14th Street Theatre
- Interactive map of 14th Street Theatre
- Address: 2037 E. 14th Street Cleveland, Ohio United States
- Coordinates: 41°30′11″N 81°41′02″W﻿ / ﻿41.503°N 81.684°W
- Owner: Playhouse Square Group
- Capacity: 288

Construction
- Opened: 2002
- Closed: 2013

= 14th Street Theatre =

Former theatre in Cleveland, Ohio, USA

The 14th Street Theatre, previously located at 2037 E. 14th Street in downtown Cleveland, Ohio, United States, was a 297-seat theater built in 2002 as part of Playhouse Square. Originally built for Second City Cleveland, the theater closed in 2013 and is now Cibreo Privato, the private dining space for the Italian restaurant Cibreo, owned and operated by Driftwood Restaurant Group.

== History ==
The space was originally built in 1921 as part of the Hanna Building. In 2001, a new, more spacious lobby was constructed, designed by Joseph R. Hanna with collaboration from local artists.
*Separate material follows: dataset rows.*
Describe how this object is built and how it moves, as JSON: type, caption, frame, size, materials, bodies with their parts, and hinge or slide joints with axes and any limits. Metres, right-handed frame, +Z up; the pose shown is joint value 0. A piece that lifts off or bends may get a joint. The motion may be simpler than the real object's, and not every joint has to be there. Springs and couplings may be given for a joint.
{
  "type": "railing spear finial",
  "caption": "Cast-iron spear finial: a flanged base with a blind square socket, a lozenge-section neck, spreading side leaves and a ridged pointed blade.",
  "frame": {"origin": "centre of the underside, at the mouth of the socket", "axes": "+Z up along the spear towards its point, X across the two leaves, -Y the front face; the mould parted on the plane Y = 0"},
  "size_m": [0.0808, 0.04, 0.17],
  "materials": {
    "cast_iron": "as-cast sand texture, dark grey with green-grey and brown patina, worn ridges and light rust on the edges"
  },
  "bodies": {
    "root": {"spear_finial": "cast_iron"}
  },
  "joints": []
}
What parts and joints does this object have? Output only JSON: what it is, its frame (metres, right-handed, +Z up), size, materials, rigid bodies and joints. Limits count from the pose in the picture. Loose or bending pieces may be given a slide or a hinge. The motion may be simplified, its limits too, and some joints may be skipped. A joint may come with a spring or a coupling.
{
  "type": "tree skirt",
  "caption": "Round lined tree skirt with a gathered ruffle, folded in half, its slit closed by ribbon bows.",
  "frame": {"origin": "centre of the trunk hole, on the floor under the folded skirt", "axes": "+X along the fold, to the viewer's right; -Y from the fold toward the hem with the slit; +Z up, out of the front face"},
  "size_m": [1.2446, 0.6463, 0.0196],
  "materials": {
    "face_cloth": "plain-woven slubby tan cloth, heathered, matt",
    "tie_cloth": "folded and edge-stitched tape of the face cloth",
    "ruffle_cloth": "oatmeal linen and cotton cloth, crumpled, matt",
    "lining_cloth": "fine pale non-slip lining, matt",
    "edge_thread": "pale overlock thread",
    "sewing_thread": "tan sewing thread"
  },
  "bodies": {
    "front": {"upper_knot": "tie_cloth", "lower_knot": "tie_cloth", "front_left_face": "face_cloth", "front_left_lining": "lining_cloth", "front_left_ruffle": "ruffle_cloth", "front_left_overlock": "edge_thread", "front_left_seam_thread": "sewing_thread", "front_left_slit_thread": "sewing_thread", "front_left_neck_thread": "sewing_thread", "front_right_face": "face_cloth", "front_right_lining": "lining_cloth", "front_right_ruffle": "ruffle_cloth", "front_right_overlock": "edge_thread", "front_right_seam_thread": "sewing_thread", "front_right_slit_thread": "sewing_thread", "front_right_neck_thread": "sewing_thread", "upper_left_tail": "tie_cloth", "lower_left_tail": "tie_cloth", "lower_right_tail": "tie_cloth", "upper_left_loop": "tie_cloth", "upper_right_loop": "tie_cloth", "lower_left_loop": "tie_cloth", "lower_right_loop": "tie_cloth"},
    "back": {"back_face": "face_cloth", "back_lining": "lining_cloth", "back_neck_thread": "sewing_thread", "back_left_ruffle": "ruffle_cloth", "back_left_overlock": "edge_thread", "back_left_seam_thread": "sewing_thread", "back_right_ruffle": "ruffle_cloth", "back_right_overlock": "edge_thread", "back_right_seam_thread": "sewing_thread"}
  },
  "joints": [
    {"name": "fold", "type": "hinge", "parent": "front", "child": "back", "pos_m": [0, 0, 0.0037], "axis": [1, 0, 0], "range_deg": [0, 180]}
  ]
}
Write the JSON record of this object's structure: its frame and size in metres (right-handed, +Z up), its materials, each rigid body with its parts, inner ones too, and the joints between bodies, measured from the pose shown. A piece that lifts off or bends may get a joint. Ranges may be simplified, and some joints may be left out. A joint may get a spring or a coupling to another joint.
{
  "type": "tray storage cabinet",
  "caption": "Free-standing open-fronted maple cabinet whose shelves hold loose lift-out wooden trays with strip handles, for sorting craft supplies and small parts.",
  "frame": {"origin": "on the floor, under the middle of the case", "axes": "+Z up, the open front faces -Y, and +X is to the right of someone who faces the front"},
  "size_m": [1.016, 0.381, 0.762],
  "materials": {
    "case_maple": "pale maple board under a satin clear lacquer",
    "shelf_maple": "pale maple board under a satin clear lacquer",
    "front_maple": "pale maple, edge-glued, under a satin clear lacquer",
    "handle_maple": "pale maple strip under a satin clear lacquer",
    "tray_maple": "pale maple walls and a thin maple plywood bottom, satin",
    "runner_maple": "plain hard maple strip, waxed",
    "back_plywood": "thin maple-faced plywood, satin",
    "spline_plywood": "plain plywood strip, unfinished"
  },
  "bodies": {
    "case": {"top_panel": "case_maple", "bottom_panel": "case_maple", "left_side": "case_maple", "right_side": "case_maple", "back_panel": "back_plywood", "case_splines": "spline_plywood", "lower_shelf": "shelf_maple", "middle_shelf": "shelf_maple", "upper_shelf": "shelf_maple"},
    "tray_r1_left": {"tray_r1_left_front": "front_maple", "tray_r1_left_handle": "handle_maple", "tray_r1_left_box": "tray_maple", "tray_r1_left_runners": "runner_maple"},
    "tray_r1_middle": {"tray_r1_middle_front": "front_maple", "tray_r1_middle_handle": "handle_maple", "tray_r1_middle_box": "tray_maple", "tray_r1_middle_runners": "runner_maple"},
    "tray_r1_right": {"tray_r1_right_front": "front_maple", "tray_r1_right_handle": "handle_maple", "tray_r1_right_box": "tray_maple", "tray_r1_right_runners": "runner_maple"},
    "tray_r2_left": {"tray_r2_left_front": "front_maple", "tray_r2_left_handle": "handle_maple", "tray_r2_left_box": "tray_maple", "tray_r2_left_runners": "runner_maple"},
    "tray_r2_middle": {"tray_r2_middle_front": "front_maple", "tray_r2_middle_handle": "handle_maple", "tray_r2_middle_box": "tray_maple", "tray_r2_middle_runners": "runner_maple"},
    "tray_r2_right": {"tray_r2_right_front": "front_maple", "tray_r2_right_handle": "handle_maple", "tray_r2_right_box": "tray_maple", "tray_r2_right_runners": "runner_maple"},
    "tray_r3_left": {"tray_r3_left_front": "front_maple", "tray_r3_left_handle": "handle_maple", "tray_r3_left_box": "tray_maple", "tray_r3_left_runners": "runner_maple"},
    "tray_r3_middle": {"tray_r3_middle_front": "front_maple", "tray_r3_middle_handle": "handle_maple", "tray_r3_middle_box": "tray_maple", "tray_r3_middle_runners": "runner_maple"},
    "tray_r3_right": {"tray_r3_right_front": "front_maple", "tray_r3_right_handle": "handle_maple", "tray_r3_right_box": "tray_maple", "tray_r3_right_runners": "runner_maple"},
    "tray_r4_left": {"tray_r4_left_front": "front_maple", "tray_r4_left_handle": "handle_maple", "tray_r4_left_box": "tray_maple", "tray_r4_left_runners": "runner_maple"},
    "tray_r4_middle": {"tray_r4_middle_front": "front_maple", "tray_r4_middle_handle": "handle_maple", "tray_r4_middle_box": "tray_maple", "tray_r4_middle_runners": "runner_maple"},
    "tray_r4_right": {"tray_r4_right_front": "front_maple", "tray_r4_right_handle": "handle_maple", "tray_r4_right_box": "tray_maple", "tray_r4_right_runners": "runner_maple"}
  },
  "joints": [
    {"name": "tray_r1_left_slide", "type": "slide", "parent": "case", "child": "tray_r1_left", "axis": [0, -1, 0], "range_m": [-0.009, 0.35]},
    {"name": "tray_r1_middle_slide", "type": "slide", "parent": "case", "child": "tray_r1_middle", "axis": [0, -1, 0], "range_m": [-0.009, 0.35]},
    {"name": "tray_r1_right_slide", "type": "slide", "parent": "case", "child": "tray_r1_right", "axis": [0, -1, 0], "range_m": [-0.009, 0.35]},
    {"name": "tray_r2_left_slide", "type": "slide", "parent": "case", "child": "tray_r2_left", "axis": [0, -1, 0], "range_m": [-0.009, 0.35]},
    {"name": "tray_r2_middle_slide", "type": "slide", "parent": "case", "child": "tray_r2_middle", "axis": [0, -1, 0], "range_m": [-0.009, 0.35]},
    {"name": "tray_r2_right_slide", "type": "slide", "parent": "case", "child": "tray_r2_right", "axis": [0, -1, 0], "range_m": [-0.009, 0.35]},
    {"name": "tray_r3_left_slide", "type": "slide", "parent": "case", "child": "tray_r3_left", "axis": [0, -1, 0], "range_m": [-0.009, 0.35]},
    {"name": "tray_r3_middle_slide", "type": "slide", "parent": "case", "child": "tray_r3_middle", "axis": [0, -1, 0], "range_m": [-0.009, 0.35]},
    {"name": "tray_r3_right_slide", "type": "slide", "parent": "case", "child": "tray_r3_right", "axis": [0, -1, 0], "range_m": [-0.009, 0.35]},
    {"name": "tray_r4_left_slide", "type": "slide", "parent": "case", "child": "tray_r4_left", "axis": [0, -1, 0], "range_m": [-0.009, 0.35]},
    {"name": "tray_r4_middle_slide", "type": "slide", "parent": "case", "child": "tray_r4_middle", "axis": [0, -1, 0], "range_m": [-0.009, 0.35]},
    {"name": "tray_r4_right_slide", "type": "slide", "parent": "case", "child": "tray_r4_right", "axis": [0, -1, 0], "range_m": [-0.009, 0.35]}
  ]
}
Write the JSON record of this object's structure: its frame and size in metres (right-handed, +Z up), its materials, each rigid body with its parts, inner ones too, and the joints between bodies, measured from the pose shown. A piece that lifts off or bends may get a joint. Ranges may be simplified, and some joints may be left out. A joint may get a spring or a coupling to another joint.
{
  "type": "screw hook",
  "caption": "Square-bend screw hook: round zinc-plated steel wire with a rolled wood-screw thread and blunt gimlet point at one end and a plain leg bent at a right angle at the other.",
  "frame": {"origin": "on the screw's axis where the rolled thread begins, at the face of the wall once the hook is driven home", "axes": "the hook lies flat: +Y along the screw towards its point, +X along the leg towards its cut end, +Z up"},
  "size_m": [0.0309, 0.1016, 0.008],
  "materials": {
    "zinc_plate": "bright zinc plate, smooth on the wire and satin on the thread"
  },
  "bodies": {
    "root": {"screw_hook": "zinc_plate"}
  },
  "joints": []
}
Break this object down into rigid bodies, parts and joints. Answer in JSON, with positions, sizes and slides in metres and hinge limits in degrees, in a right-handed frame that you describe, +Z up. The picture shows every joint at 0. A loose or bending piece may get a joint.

The theater was built in May 2002, renovating part of a former Hickerson's restaurant to be used as a comedy club filled by Second City's Cleveland chapter in collaboration with Playhouse Square. The comedy club closed on January 3, 2004. Shortly after, the space, which was in the Hanna Building, was renamed to the 14th Street Theatre. The first musical to use the space after this change was Menopause the Musical, a cabaret that had previously been shown off-Broadway. On January 23, 2004, Playhouse Square officials signed off on the musical, leaving only a short time between the closing of the comedy club and the reopening of the space as a theater.

In 2013, the theater closed and became a 250-seat private dining and event center called Cibreo Privato, owned and operated by Driftwood Restaurant Group. The space was temporarily run by Bricco-Cleveland during the transition period, but ultimately was redesigned to incorporate the theater's original architecture.

== Productions ==
The first production at the 14th Street Theatre was Menopause the Musical, which ran April 16 to August 31, 2005. Other productions included Brooklyn The Musical (May 2008), Simply Romance (July 2011), and Lizzie Borden (March-April 2012).